═════ Recorded data
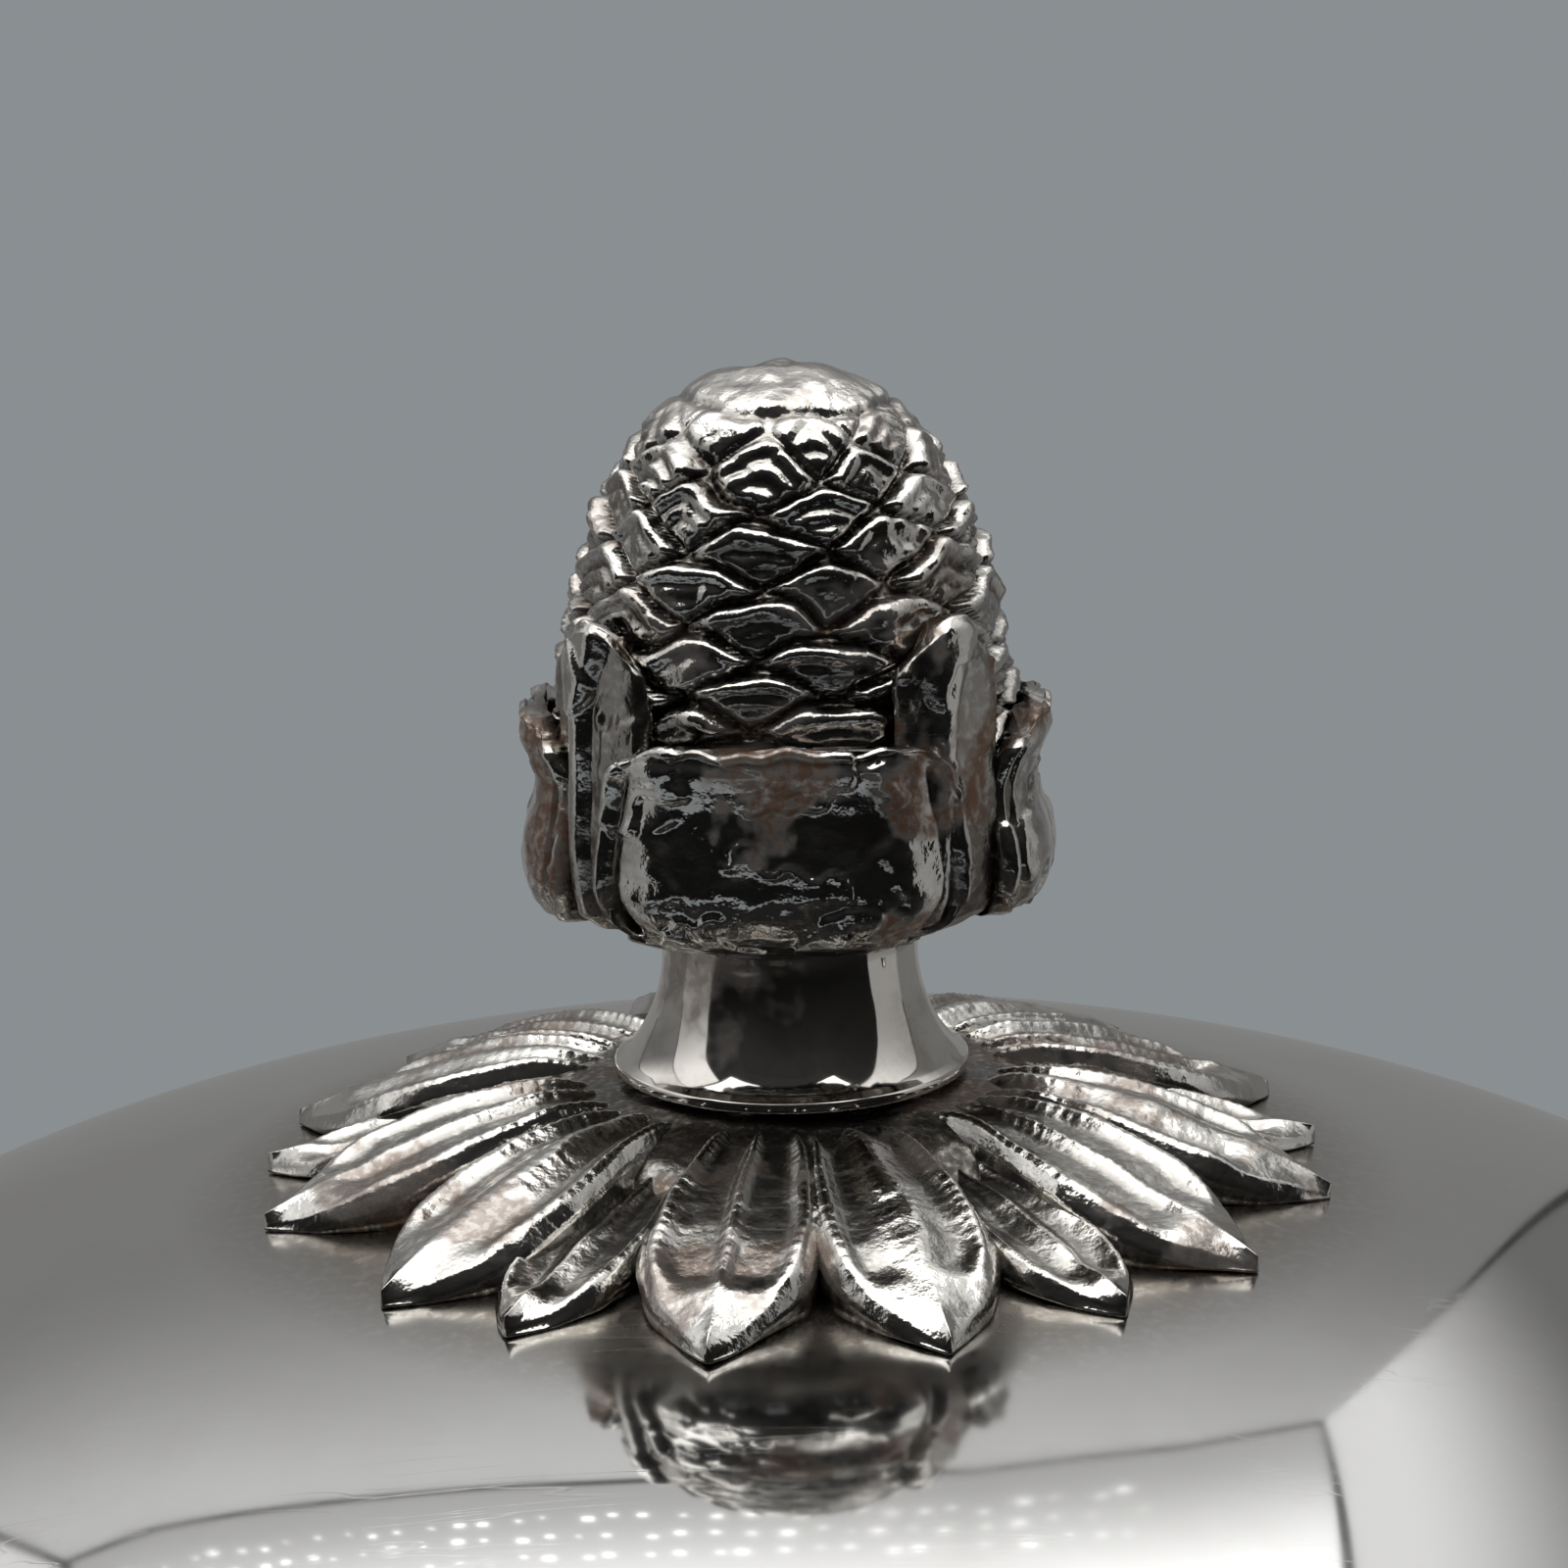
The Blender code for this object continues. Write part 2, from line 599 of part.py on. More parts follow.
def moved(place, way, distance):
    return (place[0] + distance * way[0], place[1] + distance * way[1])


def build_handle(name, side, finish):
    """A loop of round section: out of the upper leaf, over its crest, and in to the lower leaf."""
    upper, upper_way = handle_end(HANDLE_UPPER_DROP)
    lower, lower_way = handle_end(HANDLE_LOWER_DROP)
    crest = (BELLY_RADIUS + HANDLE_CREST_REACH, RIM_Z + HANDLE_CREST_RISE - HANDLE_RADIUS)
    outermost = (BELLY_RADIUS + HANDLE_REACH - HANDLE_RADIUS, RIM_Z - HANDLE_OUTER_DROP)
    turn = 0.55 * (outermost[0] - crest[0])
    drop = 0.55 * (crest[1] - outermost[1])
    inward = (-lower_way[0], -lower_way[1])
    stops = (
        (upper, HANDLE_END_RADIUS, upper_way, HANDLE_RUN, HANDLE_RUN),
        (crest, HANDLE_RADIUS, (1.0, 0.0), turn, turn),
        (outermost, HANDLE_RADIUS, (0.0, -1.0), drop, HANDLE_SWEEP),
        (lower, HANDLE_END_RADIUS, inward, HANDLE_RUN, HANDLE_RUN),
    )
    curve = bpy.data.curves.new(name, "CURVE")
    curve.dimensions = "3D"
    curve.resolution_u = 7
    curve.bevel_depth = 1.0
    curve.bevel_resolution = 2
    curve.use_fill_caps = True
    spline = curve.splines.new("BEZIER")
    spline.bezier_points.add(len(stops) - 1)
    for point, (place, radius, way, before, after) in zip(spline.bezier_points, stops):
        behind = moved(place, way, -before)
        ahead = moved(place, way, after)
        point.co = (side * place[0], 0.0, place[1])
        point.handle_left = (side * behind[0], 0.0, behind[1])
        point.handle_right = (side * ahead[0], 0.0, ahead[1])
        point.radius = radius
    curve.materials.append(finish)
    part = bpy.data.objects.new(name, curve)
    bpy.context.scene.collection.objects.link(part)
    return part


def build_handles():
    for label, side in (("left", -1), ("right", 1)):
        finish = silver("handle silver " + label, (0.78, 0.77, 0.74), 0.2)
        leaf_finish = silver("handle leaf silver " + label, (0.74, 0.72, 0.68), 0.26)
        build_handle("handle_" + label, side, finish)
        leaf_plate("handle_upper_leaf_" + label, side, HANDLE_UPPER_DROP, leaf_finish)
        leaf_plate("handle_lower_leaf_" + label, side, HANDLE_LOWER_DROP, leaf_finish)


clear_scene()
build_foot()
build_bowl()
build_handles()
build_lid()
build_rosette()
build_stem()
build_calyx()
build_cone()
build_fastening()
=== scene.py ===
from math import cos, pi, radians, sin, sqrt, tan

import bmesh
import bpy
import numpy as np
from mathutils import Matrix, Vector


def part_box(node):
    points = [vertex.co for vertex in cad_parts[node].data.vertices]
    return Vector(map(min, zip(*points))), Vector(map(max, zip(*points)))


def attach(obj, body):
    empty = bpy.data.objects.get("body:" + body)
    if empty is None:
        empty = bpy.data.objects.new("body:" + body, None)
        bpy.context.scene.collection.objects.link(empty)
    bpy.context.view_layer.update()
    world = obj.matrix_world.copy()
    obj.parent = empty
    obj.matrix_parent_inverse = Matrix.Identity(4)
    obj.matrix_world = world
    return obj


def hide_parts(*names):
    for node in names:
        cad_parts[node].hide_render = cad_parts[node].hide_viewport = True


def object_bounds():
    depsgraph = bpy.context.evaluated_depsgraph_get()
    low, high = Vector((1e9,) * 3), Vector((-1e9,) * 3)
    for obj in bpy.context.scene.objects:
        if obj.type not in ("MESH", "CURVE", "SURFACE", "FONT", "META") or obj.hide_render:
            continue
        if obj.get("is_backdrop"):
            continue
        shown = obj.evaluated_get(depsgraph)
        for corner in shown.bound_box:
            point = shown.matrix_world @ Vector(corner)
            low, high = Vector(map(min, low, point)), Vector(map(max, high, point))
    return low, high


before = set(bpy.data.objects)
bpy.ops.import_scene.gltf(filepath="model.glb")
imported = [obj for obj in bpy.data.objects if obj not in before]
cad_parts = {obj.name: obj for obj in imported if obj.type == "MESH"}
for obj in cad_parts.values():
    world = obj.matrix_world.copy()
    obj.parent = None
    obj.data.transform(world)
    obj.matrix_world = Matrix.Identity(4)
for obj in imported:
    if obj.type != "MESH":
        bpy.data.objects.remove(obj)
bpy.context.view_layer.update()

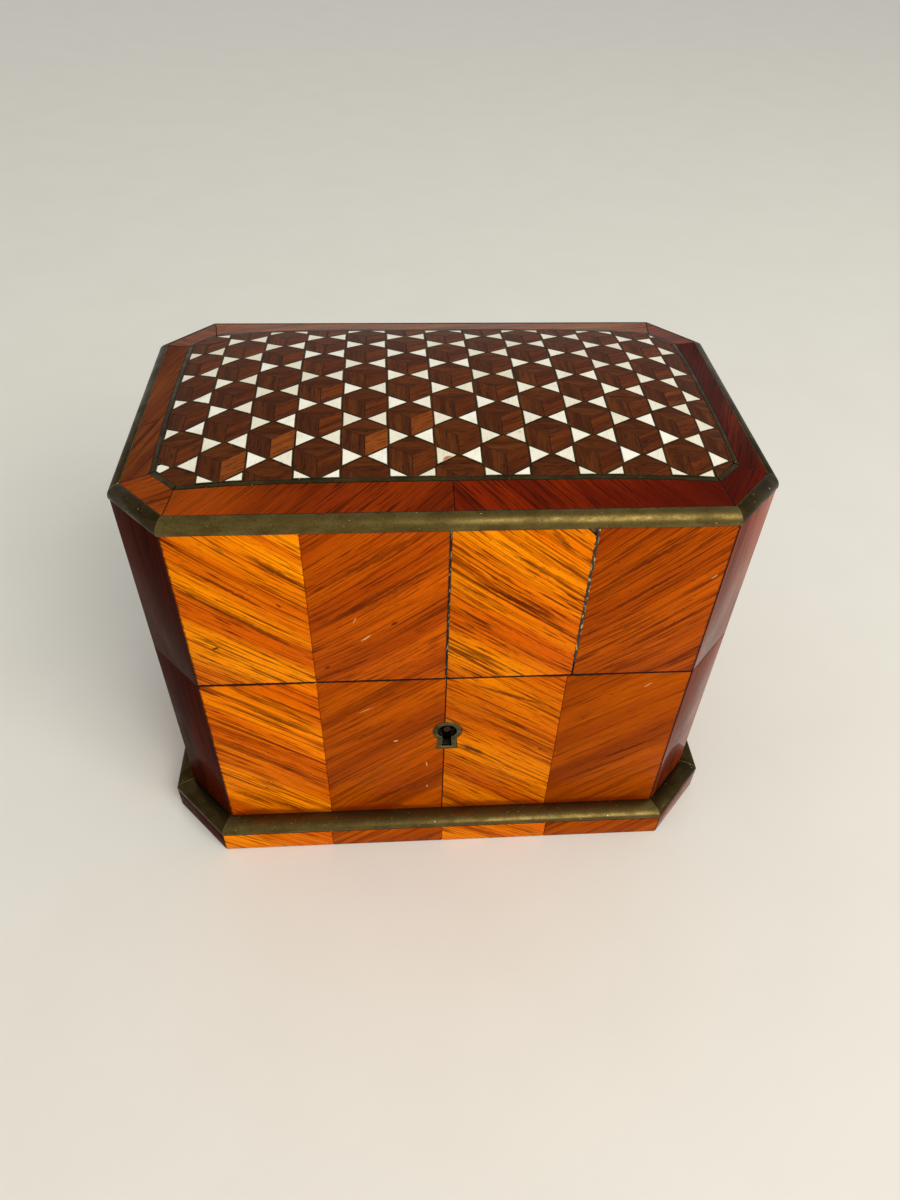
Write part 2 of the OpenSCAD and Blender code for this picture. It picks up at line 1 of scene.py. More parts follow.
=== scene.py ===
import math
import random
import bpy
from mathutils import Matrix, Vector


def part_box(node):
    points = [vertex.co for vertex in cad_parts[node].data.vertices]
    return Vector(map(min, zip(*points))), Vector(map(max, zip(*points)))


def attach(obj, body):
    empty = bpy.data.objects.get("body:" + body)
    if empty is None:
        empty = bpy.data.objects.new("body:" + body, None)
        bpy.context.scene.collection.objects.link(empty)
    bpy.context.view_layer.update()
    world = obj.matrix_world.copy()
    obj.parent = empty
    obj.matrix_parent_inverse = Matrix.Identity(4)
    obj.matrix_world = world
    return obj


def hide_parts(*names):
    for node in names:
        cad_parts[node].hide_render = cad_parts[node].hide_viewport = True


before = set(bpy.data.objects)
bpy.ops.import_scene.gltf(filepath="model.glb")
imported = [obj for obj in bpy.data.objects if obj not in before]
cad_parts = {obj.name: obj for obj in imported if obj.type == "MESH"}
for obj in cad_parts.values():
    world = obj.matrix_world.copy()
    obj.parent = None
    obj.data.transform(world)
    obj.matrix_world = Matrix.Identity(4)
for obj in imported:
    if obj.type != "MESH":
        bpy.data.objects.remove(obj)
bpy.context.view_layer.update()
bpy.ops.object.select_all(action="DESELECT")


# ---- Oak carcass of the case, its bottom board and the plinth rails ----
# Plain oak boards, glued and pinned at the canted corners. Only their edges show, when the lid
# is up. They keep the CAD shape and get sawn, oiled oak with open pores and medullary rays.
def colour(red, green, blue):
    """A colour on the usual scale of 0 to 255, as the shader wants it."""
    return tuple(((c / 255 + 0.055) / 1.055) ** 2.4 if c > 10 else c / 3295 for c in (red, green, blue))


def new_finish(name, **same_all_over):
    """A new finish and its surface shader, with the values that are the same all over."""
    finish = bpy.data.materials.new(name)
    finish.use_nodes = True
    shader = finish.node_tree.nodes["Principled BSDF"]
    for socket, value in same_all_over.items():
        shader.inputs[socket.replace("_", " ")].default_value = value
    return finish, shader


def add(finish, kind, inputs, **settings):
    """Adds a node to a finish. Inputs are plain values, or sockets to be linked."""
    node = finish.node_tree.nodes.new(kind)
    for key, value in settings.items():
        setattr(node, key, value)
    for key, value in inputs.items():
        if isinstance(value, bpy.types.NodeSocket):
            finish.node_tree.links.new(value, node.inputs[key])
        elif node.inputs[key].type == "RGBA":
            node.inputs[key].default_value = (*value, 1.0)
        else:
            node.inputs[key].default_value = value
    return node


def put(finish, shader, socket, value):
    """Links a value to one of the surface shader's sockets."""
    finish.node_tree.links.new(value, shader.inputs[socket])


def here(finish):
    """The place on the piece, in metres."""
    return add(finish, "ShaderNodeTexCoord", {}).outputs["Object"]


def laid(finish, space, turn, size, centre=(0, 0, 0)):
    """Space turned to lie along the grain (degrees), and measured in units of size."""
    turned = tuple(math.radians(a) for a in turn)
    inputs = {"Vector": space, "Location": centre, "Rotation": turned, "Scale": size}
    return add(finish, "ShaderNodeMapping", inputs, vector_type="TEXTURE").outputs[0]


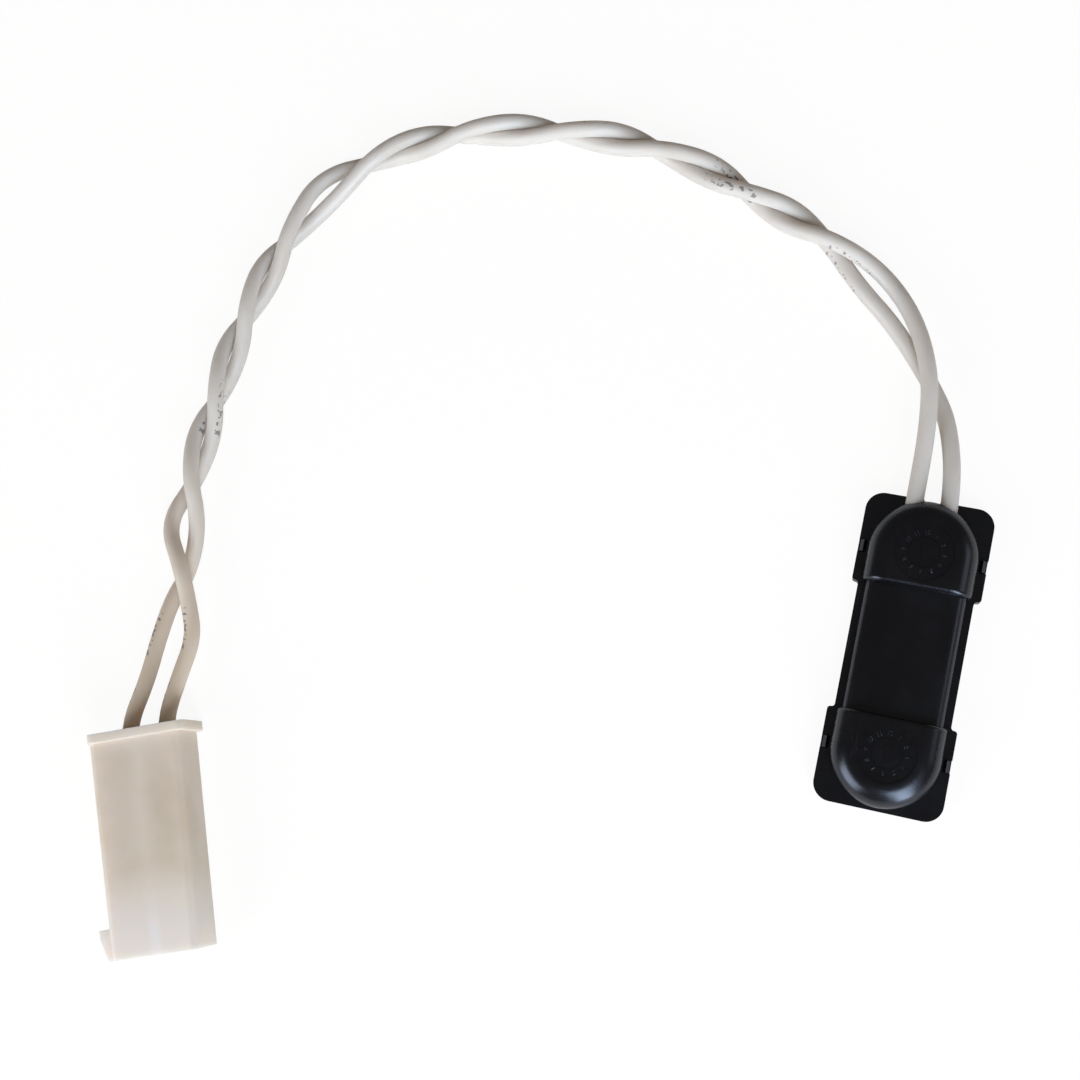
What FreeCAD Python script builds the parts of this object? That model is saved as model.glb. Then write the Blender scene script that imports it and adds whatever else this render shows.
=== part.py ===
import FreeCAD, Part
import math
import os

from FreeCAD import Rotation, Vector

# Fridge temperature sensor: a flat snap-together case with two round humps,
# a loosely twisted pair of leads and a two-way plug. Lengths in millimetres.
# The case lies on its flat back with its middle at the origin, +Y towards the leads.

# Case, seen from above
case_length = 38.0
end_width = 15.4
waist_step = 0.8
end_block_length = 11.2
outer_corner_radius = 2.2
step_corner_share = 0.48

# Case, heights above the flat back
base_thickness = 1.0
plate_thickness = 1.0
wire_over_plate = 0.25
splice_headroom = 0.4
hump_step = 1.4

# Humps and the arched waist between them
hump_side_margin = 1.2
hump_end_margin = 0.4
hump_edge_radius = 2.7
hump_step_edge_radius = 0.5
arch_side_margin = 0.9
arch_crown = 0.6
arch_edge_radius = 1.5
cover_wall = 1.1
ledge_width = 0.2
ledge_height = 0.2

# Date dial on each hump: a sunk disc with raised marks
dial_radius = 3.55
dial_depth = 0.2
dial_mark_height = 0.12
dial_tick_count = 12
dial_tick_length = 0.55
dial_tick_width = 0.16
dial_tick_margin = 0.25
dial_hub_radius = 1.75
dial_groove_width = 0.14
dial_groove_depth = 0.1
dial_arrow_length = 2.5
dial_arrow_width = 1.1
dial_arrow_shaft = 0.35

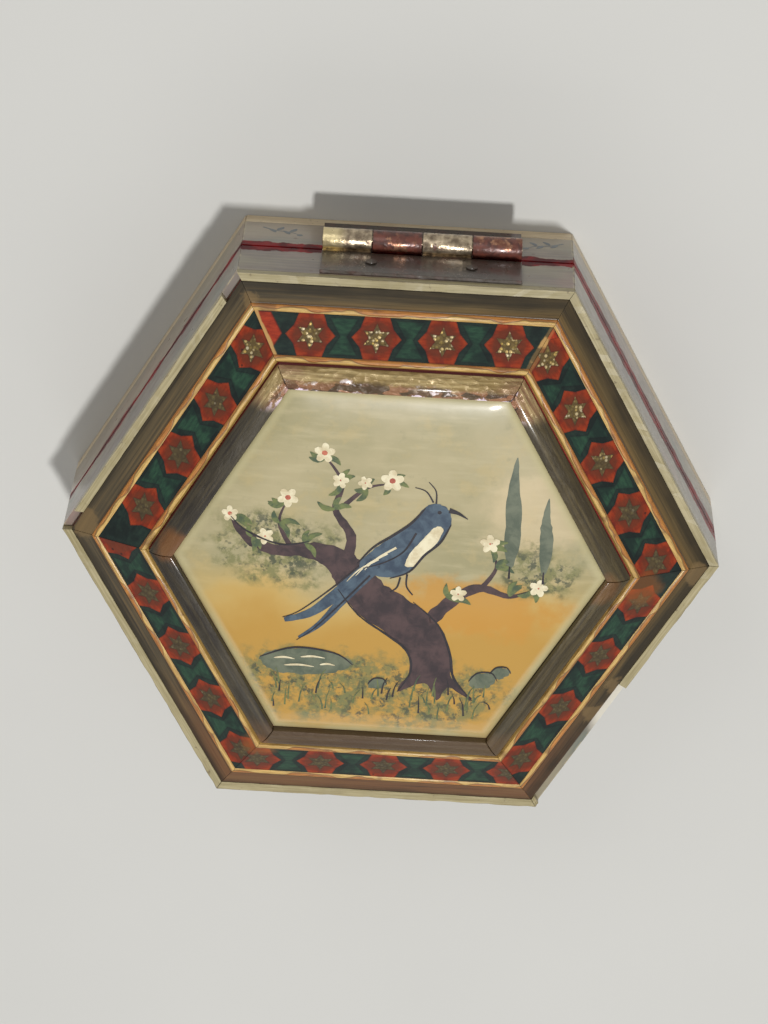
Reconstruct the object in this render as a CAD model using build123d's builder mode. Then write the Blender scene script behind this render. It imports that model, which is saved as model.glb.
══════════
→ Exercise description: Retype verbatim the lines that run from the line containing "clear_scene()" to the line containing "point = shown.matrix_world", both inclusive, and no others.

→ Response to this task:
clear_scene()
build_foot()
build_bowl()
build_handles()
build_lid()
build_rosette()
build_stem()
build_calyx()
build_cone()
build_fastening()
=== scene.py ===
from math import cos, pi, radians, sin, sqrt, tan

import bmesh
import bpy
import numpy as np
from mathutils import Matrix, Vector


def part_box(node):
    points = [vertex.co for vertex in cad_parts[node].data.vertices]
    return Vector(map(min, zip(*points))), Vector(map(max, zip(*points)))


def attach(obj, body):
    empty = bpy.data.objects.get("body:" + body)
    if empty is None:
        empty = bpy.data.objects.new("body:" + body, None)
        bpy.context.scene.collection.objects.link(empty)
    bpy.context.view_layer.update()
    world = obj.matrix_world.copy()
    obj.parent = empty
    obj.matrix_parent_inverse = Matrix.Identity(4)
    obj.matrix_world = world
    return obj


def hide_parts(*names):
    for node in names:
        cad_parts[node].hide_render = cad_parts[node].hide_viewport = True


def object_bounds():
    depsgraph = bpy.context.evaluated_depsgraph_get()
    low, high = Vector((1e9,) * 3), Vector((-1e9,) * 3)
    for obj in bpy.context.scene.objects:
        if obj.type not in ("MESH", "CURVE", "SURFACE", "FONT", "META") or obj.hide_render:
            continue
        if obj.get("is_backdrop"):
            continue
        shown = obj.evaluated_get(depsgraph)
        for corner in shown.bound_box:
            point = shown.matrix_world @ Vector(corner)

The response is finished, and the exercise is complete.